At the end of the 90s, the figure of the resident DJ re-emerged, and has remained that way to this day. However, the current role of the resident varies slightly from the traditional role, as a new concept emerged: the "guest resident", meaning several "guest" residents who take turns regularly at a club for a while. One example was Paul Oakenfold, who got a temporary contract and moved to Liverpool for a few months in 1997 to play on Saturdays at Cream.

==Description==
A resident DJ, also known as a local DJ, is a DJ who is an employee of a club, unlike a guest artist, who works as freelancer and therefore plays at several clubs. Obtaining a residency implies being part of the salaried staff of a company. Unlike a guest, the resident almost inevitably has to conform to certain musical styles dictated by the hiring company. Instead, the resident's sponsorship rests with the club itself, which will probably means greater investment in marketing than if it worked independently.

The residency is considered the best way of pragmatic learning for a novice DJ: everything they learned at home is now put into practice with an audience in front of them, forcing them to engage in a "conversation" with the audience.

Generally, a resident DJ tends to obtain less fame and income than a guest, although there are notable exceptions to this; examples of successful residents are Sandrien from Trouw (Amsterdam), or Ben Klock and Marcel Dettmann from Berghain (Berlin).

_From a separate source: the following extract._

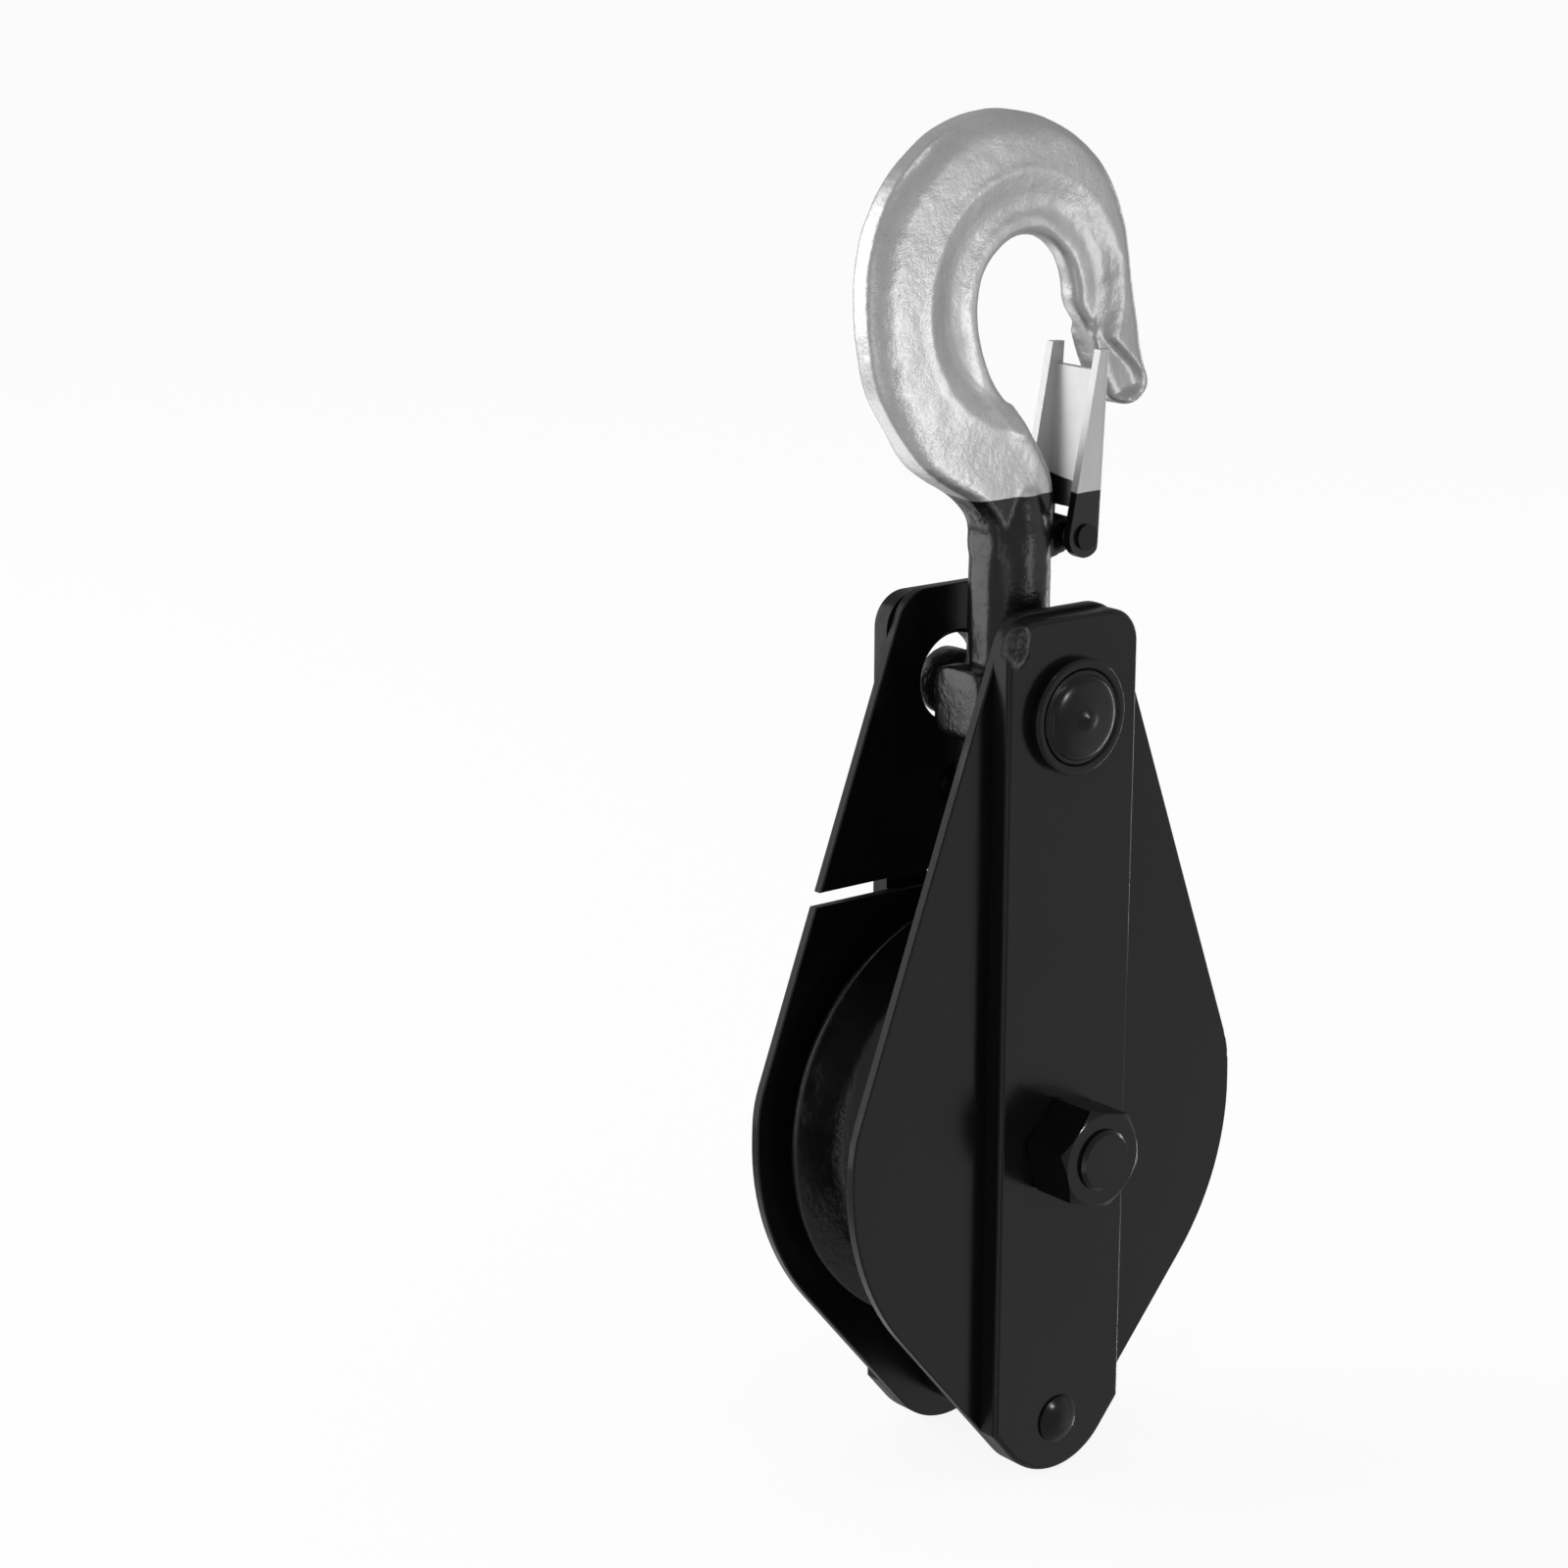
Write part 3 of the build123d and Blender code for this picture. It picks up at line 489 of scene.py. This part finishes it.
def forgedHalf(flat, spread, form):  # the forging's, with its bead, ridge, crown and shoulders
    mouth = arcLine(form["mouthCentre"], form["mouthRadius"], 0, 181, 12)
    inset = distanceToLine(flat, edgeLine("noseInside") + mouth + edgeLine("throat"))
    bowl = arcLine(form["bowlCentre"], form["bowlRadius"], -10, 196, 8)
    rim = distanceToLine(flat, bowl + edgeLine("spine"))
    backSide = 1 - smoothStep(flat[:, 0], *form["noseSide"])
    step = smoothStep(spread, form["softFoot"], form["bandRidge"])
    half = form["bandHalf"] + (form["fullHalf"] - form["bandHalf"]) * step
    half += form["ridgeHeight"] * bellCurve(spread, form["bandRidge"], form["ridgeWidth"]) * backSide
    outward = np.clip((spread - form["bandRidge"]) / form["crownWidth"], 0, 1)
    half -= form["crownDepth"] * (0.4 * outward + 0.6 * outward**2) * backSide
    aboveBead = flat[:, 1] > form["bandCentre"][1] - form["beadDrop"]
    bead = 1 - smoothStep(flat[:, 0], *form["beadEnd"]) * aboveBead
    half += bead * form["beadHeight"] * bellCurve(inset, form["beadInset"], form["beadWidth"])
    half -= form["shoulderDepth"] * (1 - smoothStep(rim, 0, form["shoulderWidth"])) * backSide
    return half - noseShare(flat, form) * np.clip(half - form["noseHalf"], 0, None)


def noseShare(flat, form):  # 1 on the cut-back nose, below its slanting step
    start, end = np.array(form["noseStart"]), np.array(form["noseEnd"])
    along = (end - start) / np.linalg.norm(end - start)
    below = (flat - start) @ np.array([along[1], -along[0]])
    share = smoothStep(below, *form["noseStep"]) * smoothStep(flat[:, 0], *form["noseRoot"])
    outside = distanceToLine(flat, edgeLine("noseOutside"))
    return share * (flat[:, 1] > form["noseBottom"]) * smoothStep(outside, *form["noseMargin"])


def squareFoot(place, form):  # the cross bar's rounded section becomes a square with soft corners
    y, z = place[:, 1], place[:, 2] - form["footHeight"]
    radius = np.hypot(y, z)
    power = form["footSquareness"]
    stretch = radius / np.maximum((np.abs(y) ** power + np.abs(z) ** power) ** (1 / power), 1e-6)
    nearBar = radius < form["footRadius"] * 1.03
    onBar = smoothStep(np.abs(place[:, 0]), *form["footShoulder"]) * nearBar
    place[:, 1] *= 1 + onBar * (stretch - 1)
    place[:, 2] += onBar * z * (stretch - 1)


def hammerMarks(place, form):
    push = np.zeros(len(place))
    for size, height in form["lumps"]:
        push += [height * (noise.noise(Vector(point) / size) - form["lumpSink"]) for point in place]
    return push * smoothStep(place[:, 2], *form["lumpFade"])


def forgeHook(form):
    piece = looseCopy("hook", "forgedHook")
    evenOut(piece, form)
    shape = piece.data
    place = readPoints(shape, "co")
    flat = place[:, [0, 2]]
    spread = np.linalg.norm(flat - np.array(form["bandCentre"]), axis=1)
    swell = np.minimum(forgedHalf(flat, spread, form) / solidHalf(spread, form), form["swellLimit"])
    place[:, 1] *= 1 - smoothStep(place[:, 2], *form["shankFade"]) * (1 - swell)
    squareFoot(place, form)
    movePoints(shape, place)
    place += readPoints(shape, "normal") * hammerMarks(place, form)[:, None]
    movePoints(shape, place)
    for face in shape.polygons:
        face.use_smooth = True
    dress(piece, hookPaint)
    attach(piece, "hook")
    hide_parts("hook")
    return piece


forgedHook = forgeHook(hookForm)
print("hook forged:", len(forgedHook.data.vertices), "points")


# Domed end of the front trunnion, with the small nipple left by its forming

trunnionCap = {
    "height": 99.0 * mm,
    "seat": 4.1 * mm,  # how far its foot lies behind the hook's foremost point
    "segments": 72,
    "profile": [  # radius and rise in mm, from the rim to the nipple
        (10.5, 0.05), (10.5, 1.35), (10.3, 1.5), (9.75, 1.5), (9.55, 1.6), (9.4, 1.95), (9.1, 2.3),
        (8.5, 2.7), (7.6, 3.05), (6.5, 3.35), (5.0, 3.62), (3.7, 3.8), (3.0, 3.93), (2.3, 4.15),
        (1.7, 4.42), (1.15, 4.68), (0.7, 4.84), (0.3, 4.9), (0.1, 4.91),
    ],
}


def makeCap(values, front):
    foot = front + values["seat"]
    count = values["segments"]
    points, faces = [], []
    for radius, rise in values["profile"]:
        for turn in range(count):
            angle = 2 * math.pi * turn / count
            reach = radius * mm
            x, z = reach * math.cos(angle), values["height"] + reach * math.sin(angle)
            points.append((x, foot - rise * mm, z))
    for ring in range(len(values["profile"]) - 1):
        for turn in range(count):
            here, beside = ring * count + turn, ring * count + (turn + 1) % count
            faces.append((here, beside, beside + count, here + count))
    faces.append(tuple(reversed(range(count))))
    faces.append(tuple(range(len(points) - count, len(points))))
    shape = bpy.data.meshes.new("trunnionCap")
    shape.from_pydata(points, [], faces)
    mesh = bmesh.new()
    mesh.from_mesh(shape)
    bmesh.ops.recalc_face_normals(mesh, faces=mesh.faces)
    mesh.to_mesh(shape)
    mesh.free()
    for face in shape.polygons:
        face.use_smooth = len(face.vertices) == 4
    cap = bpy.data.objects.new("trunnionCap", shape)
    bpy.context.scene.collection.objects.link(cap)
    dress(cap, capPaint)
    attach(cap, "hook")
    return cap


domedEnd = makeCap(trunnionCap, min(vertex.co.y for vertex in nodes["hook"].data.vertices))
print("trunnion cap made")


# Studio

camera = {
    "azimuth": -41.48,
    "elevation": 14.79,
    "roll": 1.01,
    "distance": 858.7 * mm,
    "sideways": -1.4 * mm,
    "upward": 76.07 * mm,
    "lens": 86.2,
    "sensor": 36.0,
    "opticalCentre": 1010.0,
    "photoWidth": 1600.0,
}

studio = {
    "ambient": 0.4,
    "background": 1.0,
    "floorHeight": -80.0 * mm,
    "floorReach": 6.0,
    "floorLevel": 0.8,
    "floorRoughness": 0.9,
    "floorGlow": 1.12,
    "floorShadow": 0.2,
    "lampAim": (0.0, 0.0, 0.08),
}

lamps = {
    "leftPanel": {"place": (-1.0, 1.1, 0.35), "size": (1.3, 1.6), "radiance": 2.0},
    "lowPanel": {"place": (-0.25, 1.15, -0.95), "size": (1.1, 0.9), "radiance": 1.15},
    "nearPanel": {"place": (0.17, -0.5, 0.0), "size": (0.14, 0.42), "radiance": 2.6},
    "frontPanel": {"place": (1.0, -0.95, -0.2), "size": (0.9, 1.6), "radiance": 0.24},
    "topSpark": {"place": (-0.3, -0.42, 1.1), "size": (0.13, 0.13), "radiance": 8.0},
    "peakSpark": {"place": (0.12, -1.2, 0.48), "size": (0.06, 0.06), "radiance": 250.0},
    "rightStrip": {"place": (1.33, 0.2, -0.25), "size": (0.06, 1.2), "radiance": 10.0},
    "edgeStrip": {"place": (-1.08, -0.96, -0.28), "size": (0.04, 1.3), "radiance": 6.0},
}


def placeCamera(values):
    azimuth, elevation, roll = (math.radians(values[name]) for name in ("azimuth", "elevation", "roll"))
    level = math.cos(elevation)
    forward = Vector((-math.sin(azimuth) * level, math.cos(azimuth) * level, -math.sin(elevation)))
    right = Vector((math.cos(azimuth), math.sin(azimuth), 0))
    up = right.cross(forward)
    rolledRight = right * math.cos(roll) + up * math.sin(roll)
    rolledUp = up * math.cos(roll) - right * math.sin(roll)
    viewer = bpy.data.objects.new("camera", bpy.data.cameras.new("camera"))
    viewer.data.lens = values["lens"]
    viewer.data.sensor_width = values["sensor"]
    viewer.data.shift_x = (values["photoWidth"] / 2 - values["opticalCentre"]) / values["photoWidth"]
    place = -forward * values["distance"] + rolledRight * values["sideways"] + rolledUp * values["upward"]
    turn = Matrix((rolledRight, rolledUp, -forward)).transposed().to_4x4()
    viewer.matrix_world = Matrix.Translation(place) @ turn
    bpy.context.scene.collection.objects.link(viewer)
    bpy.context.scene.camera = viewer


def makeWorld(values):
    world = bpy.data.worlds.new("studio")
    world.use_nodes = True
    tree = world.node_tree
    tree.nodes.clear()
    output = tree.nodes.new("ShaderNodeOutputWorld")
    path = tree.nodes.new("ShaderNodeLightPath")
    mix = tree.nodes.new("ShaderNodeMixShader")
    tree.links.new(path.outputs["Is Camera Ray"], mix.inputs[0])
    for socket, strength in ((1, values["ambient"]), (2, values["background"])):
        background = tree.nodes.new("ShaderNodeBackground")
        background.inputs["Color"].default_value = grey(1.0)
        background.inputs["Strength"].default_value = strength
        tree.links.new(background.outputs[0], mix.inputs[socket])
    tree.links.new(mix.outputs[0], output.inputs[0])
    bpy.context.scene.world = world


def makeFloor(values):
    mesh = bpy.data.meshes.new("floor")
    reach, height = values["floorReach"], values["floorHeight"]
    signs = ((-1, -1), (1, -1), (1, 1), (-1, 1))
    mesh.from_pydata([(x * reach, y * reach, height) for x, y in signs], [], [(0, 1, 2, 3)])
    floor = bpy.data.objects.new("floor", mesh)
    bpy.context.scene.collection.objects.link(floor)
    paper = Finish("floorPaper")
    paper.feed(Base_Color=grey(values["floorLevel"]), Roughness=values["floorRoughness"])
    seen = paper.node("ShaderNodeLightPath", output="Is Camera Ray")
    bounced = Signal(paper, seen.socket.node.outputs["Is Diffuse Ray"])
    glow = paper.node("ShaderNodeEmission", values={"Strength": values["floorGlow"]})
    lit = paper.mixShaders(seen * (1 - values["floorShadow"]), paper.shader.outputs[0], glow.socket)
    clear = paper.node("ShaderNodeBsdfTransparent")  # other rays pass the floor and meet the world
    paper.show(paper.mixShaders((seen + bounced).clamped(), clear.socket, lit))
    floor.data.materials.append(paper.material)


def addLamp(name, values, aim):
    place = Vector(values["place"])
    light = bpy.data.lights.new(name, "AREA")
    light.shape = "RECTANGLE"
    light.size, light.size_y = values["size"]
    light.energy = values["radiance"] * math.pi * light.size * light.size_y
    lamp = bpy.data.objects.new(name, light)
    lamp.location = place
    lamp.rotation_euler = (Vector(aim) - place).to_track_quat("-Z", "Y").to_euler()
    bpy.context.scene.collection.objects.link(lamp)
    return lamp


def lightOnly(lamp, *pieces):  # keeps a lamp that shapes one paint out of the other
    receivers = bpy.data.collections.new(lamp.name + "Receivers")
    for piece in pieces:
        receivers.objects.link(piece)
    lamp.light_linking.receiver_collection = receivers


placeCamera(camera)
makeWorld(studio)
makeFloor(studio)
rig = {lampName: addLamp(lampName, lampValues, studio["lampAim"]) for lampName, lampValues in lamps.items()}
lightOnly(rig["nearPanel"], forgedHook, nodes["latch"])
sparked = [nodes[nodeName] for nodeName in ("axle_nut", "axle_bolt", "bottom_rivet", "front_strap")]
lightOnly(rig["peakSpark"], domedEnd, *sparked)
bpy.context.scene.view_settings.view_transform = "Standard"
print("studio ready")

print("scene finished")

By blurring the line that separates residence from invitation, greater work flexibility is allowed for both DJs and clubs. This is how it has been maintained throughout the 21st century.

== Roles ==
The roles of a resident DJ include the following:
- Serve as support for guest DJs, on many occasions adapting to their musical style.
- "Warm up" the dance floor, as being the "opening act", to prepare the public for the next set.
- Availability for the club, this implies having an irregular, flexible schedule, as some weekends the resident DJ will have to play at the beginning of the night, others at rush hour and others at closing.
- Be responsible for the "musical identity" of the club; just as the graphic designer will be in charge of the visual communication of the company, the resident DJ(s) are usually responsible for the musical line of the club, and in part, therefore, for the image or message that is projected.
According to reporter A. Arango of Vice magazine:

Residences not only benefit DJs, but help clubs to forge their sound and give them an identity. That's why when we listen to "Resident of Amnesia Ibiza" or "Resident of Concrete Paris" completely different sounds come to mind. Some residences become so legendary that they end up defining the future of the clubs. For example, it is impossible to talk about Paradise Garage without mentioning the role that Larry Levan played, or to talk about Fabric without mentioning the curatorial work of Craig Richards.
— Alejandro Arango, Vice (2017)

In a broader sense, local DJs are also somewhat responsible for the local music scene in their city, region or country. A more local approach to electronic music leads to the creation of new sounds and trends. M. Barnes describes it for DJ Broadcast:

With a greater focus on touring, there is less chance for local influences to permeate the global electronic music culture. It seems that we are moving towards a homogenized and generic "sound" that avoids any cultural influences from specific localities. As a pillar of a club, the DJ can help cultivate local sounds, from subtle nuances of style to complete reinvention of genres such as Tuki music of Venezuela. Developed by local DJs and producers, who fused hard house and techno with local influences, it emerged as its own subgenre in the early 2000s.